* WHAT TO DO
Restate the entries below word for word, omitting nothing.

- - -

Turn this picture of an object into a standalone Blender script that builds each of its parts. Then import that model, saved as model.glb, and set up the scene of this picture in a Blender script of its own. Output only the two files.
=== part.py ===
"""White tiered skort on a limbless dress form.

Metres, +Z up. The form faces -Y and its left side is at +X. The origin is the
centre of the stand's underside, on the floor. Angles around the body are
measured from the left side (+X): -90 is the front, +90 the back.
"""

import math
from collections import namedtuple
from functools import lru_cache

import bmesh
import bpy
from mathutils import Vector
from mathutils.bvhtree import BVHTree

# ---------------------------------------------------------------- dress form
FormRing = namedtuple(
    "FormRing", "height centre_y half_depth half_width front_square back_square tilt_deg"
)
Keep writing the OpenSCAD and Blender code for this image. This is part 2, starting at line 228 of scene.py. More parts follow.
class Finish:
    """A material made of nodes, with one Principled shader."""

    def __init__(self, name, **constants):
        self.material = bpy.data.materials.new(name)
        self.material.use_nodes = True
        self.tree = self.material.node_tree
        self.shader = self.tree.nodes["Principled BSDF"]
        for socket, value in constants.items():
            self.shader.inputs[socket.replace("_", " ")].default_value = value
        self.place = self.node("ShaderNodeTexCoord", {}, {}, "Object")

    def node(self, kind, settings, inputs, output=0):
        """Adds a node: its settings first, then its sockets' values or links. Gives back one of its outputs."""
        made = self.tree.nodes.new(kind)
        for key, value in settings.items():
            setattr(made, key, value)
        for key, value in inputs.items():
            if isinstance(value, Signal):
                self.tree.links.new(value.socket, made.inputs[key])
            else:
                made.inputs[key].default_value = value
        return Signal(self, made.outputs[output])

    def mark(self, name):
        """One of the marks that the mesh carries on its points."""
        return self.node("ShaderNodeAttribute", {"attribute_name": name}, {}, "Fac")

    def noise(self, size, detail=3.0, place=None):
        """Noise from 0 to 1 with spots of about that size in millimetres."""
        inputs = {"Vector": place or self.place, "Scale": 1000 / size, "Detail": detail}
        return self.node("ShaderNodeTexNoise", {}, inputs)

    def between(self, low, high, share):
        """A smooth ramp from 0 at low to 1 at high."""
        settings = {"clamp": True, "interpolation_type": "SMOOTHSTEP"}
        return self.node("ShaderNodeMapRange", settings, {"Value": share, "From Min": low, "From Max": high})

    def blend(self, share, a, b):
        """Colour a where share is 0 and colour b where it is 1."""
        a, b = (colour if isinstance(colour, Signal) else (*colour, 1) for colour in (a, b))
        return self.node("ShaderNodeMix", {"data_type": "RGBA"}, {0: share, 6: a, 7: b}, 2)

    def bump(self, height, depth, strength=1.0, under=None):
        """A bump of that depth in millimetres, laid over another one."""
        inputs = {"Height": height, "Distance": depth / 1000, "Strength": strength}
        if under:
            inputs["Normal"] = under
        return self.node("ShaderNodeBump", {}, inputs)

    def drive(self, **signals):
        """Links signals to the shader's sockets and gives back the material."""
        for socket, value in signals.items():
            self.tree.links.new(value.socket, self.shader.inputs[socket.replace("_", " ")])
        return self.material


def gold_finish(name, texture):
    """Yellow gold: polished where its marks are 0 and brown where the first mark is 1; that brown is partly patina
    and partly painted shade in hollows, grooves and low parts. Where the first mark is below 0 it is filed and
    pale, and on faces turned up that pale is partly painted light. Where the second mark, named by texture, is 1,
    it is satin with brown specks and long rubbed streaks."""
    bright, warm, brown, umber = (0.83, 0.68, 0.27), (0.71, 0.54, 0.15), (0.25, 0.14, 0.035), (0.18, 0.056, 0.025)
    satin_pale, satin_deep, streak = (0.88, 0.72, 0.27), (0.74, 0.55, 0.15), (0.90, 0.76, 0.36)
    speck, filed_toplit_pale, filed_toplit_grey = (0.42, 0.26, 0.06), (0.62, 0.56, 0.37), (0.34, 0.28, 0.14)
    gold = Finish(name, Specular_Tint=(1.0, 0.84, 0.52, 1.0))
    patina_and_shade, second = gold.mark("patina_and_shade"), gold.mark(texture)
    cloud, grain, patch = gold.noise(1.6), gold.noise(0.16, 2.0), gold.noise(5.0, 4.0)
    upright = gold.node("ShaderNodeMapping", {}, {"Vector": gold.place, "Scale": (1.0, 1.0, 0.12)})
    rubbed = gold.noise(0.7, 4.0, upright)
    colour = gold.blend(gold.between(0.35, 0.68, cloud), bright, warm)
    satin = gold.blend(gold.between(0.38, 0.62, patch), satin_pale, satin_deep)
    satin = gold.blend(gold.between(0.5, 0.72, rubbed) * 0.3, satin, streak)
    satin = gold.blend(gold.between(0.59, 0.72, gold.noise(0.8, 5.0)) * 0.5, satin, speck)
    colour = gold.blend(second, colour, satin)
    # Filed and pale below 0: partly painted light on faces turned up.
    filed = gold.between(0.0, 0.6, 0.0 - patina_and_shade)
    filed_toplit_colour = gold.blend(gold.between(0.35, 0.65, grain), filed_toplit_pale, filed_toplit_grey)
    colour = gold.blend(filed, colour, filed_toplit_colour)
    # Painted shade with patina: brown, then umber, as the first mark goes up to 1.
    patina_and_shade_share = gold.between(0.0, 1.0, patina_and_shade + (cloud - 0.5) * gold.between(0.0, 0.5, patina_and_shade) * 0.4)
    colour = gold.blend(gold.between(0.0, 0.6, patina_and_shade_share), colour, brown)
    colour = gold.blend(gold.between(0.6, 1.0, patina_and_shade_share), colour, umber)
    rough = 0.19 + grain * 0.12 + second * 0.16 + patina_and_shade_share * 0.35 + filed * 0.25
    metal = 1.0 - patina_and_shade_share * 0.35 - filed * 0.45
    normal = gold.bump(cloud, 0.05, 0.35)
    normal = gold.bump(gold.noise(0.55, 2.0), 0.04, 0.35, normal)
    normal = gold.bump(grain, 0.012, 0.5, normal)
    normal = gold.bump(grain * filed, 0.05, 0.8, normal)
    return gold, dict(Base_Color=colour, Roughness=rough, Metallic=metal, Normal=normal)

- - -

* TASK OUTPUT
Turn this picture of an object into a standalone Blender script that builds each of its parts. Then import that model, saved as model.glb, and set up the scene of this picture in a Blender script of its own. Output only the two files.
=== part.py ===
"""White tiered skort on a limbless dress form.

Metres, +Z up. The form faces -Y and its left side is at +X. The origin is the
centre of the stand's underside, on the floor. Angles around the body are
measured from the left side (+X): -90 is the front, +90 the back.
"""

import math
from collections import namedtuple
from functools import lru_cache

import bmesh
import bpy
from mathutils import Vector
from mathutils.bvhtree import BVHTree

# ---------------------------------------------------------------- dress form
FormRing = namedtuple(
    "FormRing", "height centre_y half_depth half_width front_square back_square tilt_deg"
)
Keep writing the OpenSCAD and Blender code for this image. This is part 2, starting at line 228 of scene.py. More parts follow.
class Finish:
    """A material made of nodes, with one Principled shader."""

    def __init__(self, name, **constants):
        self.material = bpy.data.materials.new(name)
        self.material.use_nodes = True
        self.tree = self.material.node_tree
        self.shader = self.tree.nodes["Principled BSDF"]
        for socket, value in constants.items():
            self.shader.inputs[socket.replace("_", " ")].default_value = value
        self.place = self.node("ShaderNodeTexCoord", {}, {}, "Object")

    def node(self, kind, settings, inputs, output=0):
        """Adds a node: its settings first, then its sockets' values or links. Gives back one of its outputs."""
        made = self.tree.nodes.new(kind)
        for key, value in settings.items():
            setattr(made, key, value)
        for key, value in inputs.items():
            if isinstance(value, Signal):
                self.tree.links.new(value.socket, made.inputs[key])
            else:
                made.inputs[key].default_value = value
        return Signal(self, made.outputs[output])

    def mark(self, name):
        """One of the marks that the mesh carries on its points."""
        return self.node("ShaderNodeAttribute", {"attribute_name": name}, {}, "Fac")

    def noise(self, size, detail=3.0, place=None):
        """Noise from 0 to 1 with spots of about that size in millimetres."""
        inputs = {"Vector": place or self.place, "Scale": 1000 / size, "Detail": detail}
        return self.node("ShaderNodeTexNoise", {}, inputs)

    def between(self, low, high, share):
        """A smooth ramp from 0 at low to 1 at high."""
        settings = {"clamp": True, "interpolation_type": "SMOOTHSTEP"}
        return self.node("ShaderNodeMapRange", settings, {"Value": share, "From Min": low, "From Max": high})

    def blend(self, share, a, b):
        """Colour a where share is 0 and colour b where it is 1."""
        a, b = (colour if isinstance(colour, Signal) else (*colour, 1) for colour in (a, b))
        return self.node("ShaderNodeMix", {"data_type": "RGBA"}, {0: share, 6: a, 7: b}, 2)

    def bump(self, height, depth, strength=1.0, under=None):
        """A bump of that depth in millimetres, laid over another one."""
        inputs = {"Height": height, "Distance": depth / 1000, "Strength": strength}
        if under:
            inputs["Normal"] = under
        return self.node("ShaderNodeBump", {}, inputs)

    def drive(self, **signals):
        """Links signals to the shader's sockets and gives back the material."""
        for socket, value in signals.items():
            self.tree.links.new(value.socket, self.shader.inputs[socket.replace("_", " ")])
        return self.material


def gold_finish(name, texture):
    """Yellow gold: polished where its marks are 0 and brown where the first mark is 1; that brown is partly patina
    and partly painted shade in hollows, grooves and low parts. Where the first mark is below 0 it is filed and
    pale, and on faces turned up that pale is partly painted light. Where the second mark, named by texture, is 1,
    it is satin with brown specks and long rubbed streaks."""
    bright, warm, brown, umber = (0.83, 0.68, 0.27), (0.71, 0.54, 0.15), (0.25, 0.14, 0.035), (0.18, 0.056, 0.025)
    satin_pale, satin_deep, streak = (0.88, 0.72, 0.27), (0.74, 0.55, 0.15), (0.90, 0.76, 0.36)
    speck, filed_toplit_pale, filed_toplit_grey = (0.42, 0.26, 0.06), (0.62, 0.56, 0.37), (0.34, 0.28, 0.14)
    gold = Finish(name, Specular_Tint=(1.0, 0.84, 0.52, 1.0))
    patina_and_shade, second = gold.mark("patina_and_shade"), gold.mark(texture)
    cloud, grain, patch = gold.noise(1.6), gold.noise(0.16, 2.0), gold.noise(5.0, 4.0)
    upright = gold.node("ShaderNodeMapping", {}, {"Vector": gold.place, "Scale": (1.0, 1.0, 0.12)})
    rubbed = gold.noise(0.7, 4.0, upright)
    colour = gold.blend(gold.between(0.35, 0.68, cloud), bright, warm)
    satin = gold.blend(gold.between(0.38, 0.62, patch), satin_pale, satin_deep)
    satin = gold.blend(gold.between(0.5, 0.72, rubbed) * 0.3, satin, streak)
    satin = gold.blend(gold.between(0.59, 0.72, gold.noise(0.8, 5.0)) * 0.5, satin, speck)
    colour = gold.blend(second, colour, satin)
    # Filed and pale below 0: partly painted light on faces turned up.
    filed = gold.between(0.0, 0.6, 0.0 - patina_and_shade)
    filed_toplit_colour = gold.blend(gold.between(0.35, 0.65, grain), filed_toplit_pale, filed_toplit_grey)
    colour = gold.blend(filed, colour, filed_toplit_colour)
    # Painted shade with patina: brown, then umber, as the first mark goes up to 1.
    patina_and_shade_share = gold.between(0.0, 1.0, patina_and_shade + (cloud - 0.5) * gold.between(0.0, 0.5, patina_and_shade) * 0.4)
    colour = gold.blend(gold.between(0.0, 0.6, patina_and_shade_share), colour, brown)
    colour = gold.blend(gold.between(0.6, 1.0, patina_and_shade_share), colour, umber)
    rough = 0.19 + grain * 0.12 + second * 0.16 + patina_and_shade_share * 0.35 + filed * 0.25
    metal = 1.0 - patina_and_shade_share * 0.35 - filed * 0.45
    normal = gold.bump(cloud, 0.05, 0.35)
    normal = gold.bump(gold.noise(0.55, 2.0), 0.04, 0.35, normal)
    normal = gold.bump(grain, 0.012, 0.5, normal)
    normal = gold.bump(grain * filed, 0.05, 0.8, normal)
    return gold, dict(Base_Color=colour, Roughness=rough, Metallic=metal, Normal=normal)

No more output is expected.